Ryan Fitt, Analyst, Broadway Capital: Great. And then just on the liquidity front. 7.1 million, you are cash-generative at this point, and you’re at least qualitatively talking about a much stronger fourth quarter. How do you see the cash balance shaking out across the year? What’s the comfort level? Has that changed since prior conversations?
Ryan Goepel, President and CFO, Global Crossing Airlines: Yeah. You look at our statement of cash flow, cash flow for operations are positive. We made significant investments in deposits and CapEx in Q3. As I said, we had some heavy maintenance events. We had five aircraft coming. So we expected to have that come down. We collected significant cash after the quarter ended, which is what you would expect with the seasonality of our business as we go into the sports season as we start collecting our deposits and payments for the fall season. So we expect that cash number to build.

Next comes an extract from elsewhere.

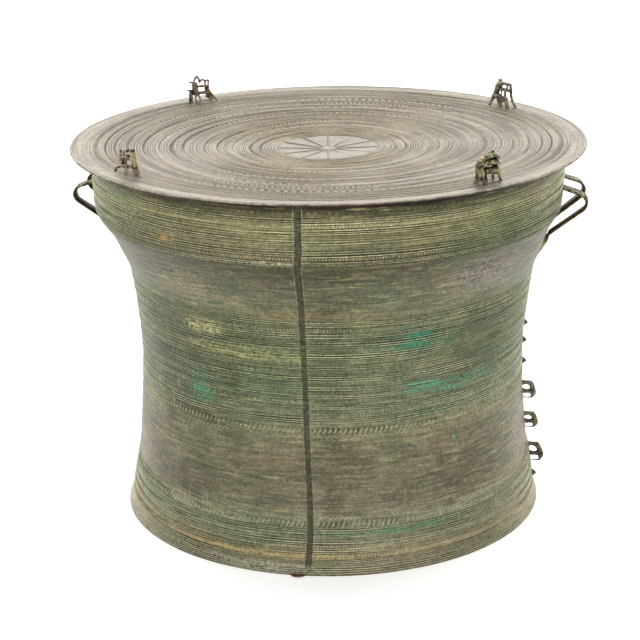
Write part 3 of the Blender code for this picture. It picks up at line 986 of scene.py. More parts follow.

Ryan Fitt, Analyst, Broadway Capital: Great. That’s all I have for now. Thanks. And. Chris, congrats on the acquisition. It’s good stuff.
Conference Call Operator: Thank you. There are no further questions at this time. I will now turn the call back over to Ryan Goepel for the closing remarks.
Ryan Goepel, President and CFO, Global Crossing Airlines: I just want to thank everyone for dialing in. We appreciate many of you have been with us for over five years since we’ve been public for over five years, operating with revenue for over four and a half. It’s been a fun and an interesting challenge as we’ve grown this company to where it’s at. I just want to say thank you for your time and your attention. We’re very excited about what the next quarter and the next year is going to bring.
Conference Call Operator: Thank you, ladies and gentlemen. The conference has now ended. Thank you all for joining. You may all disconnect your lines.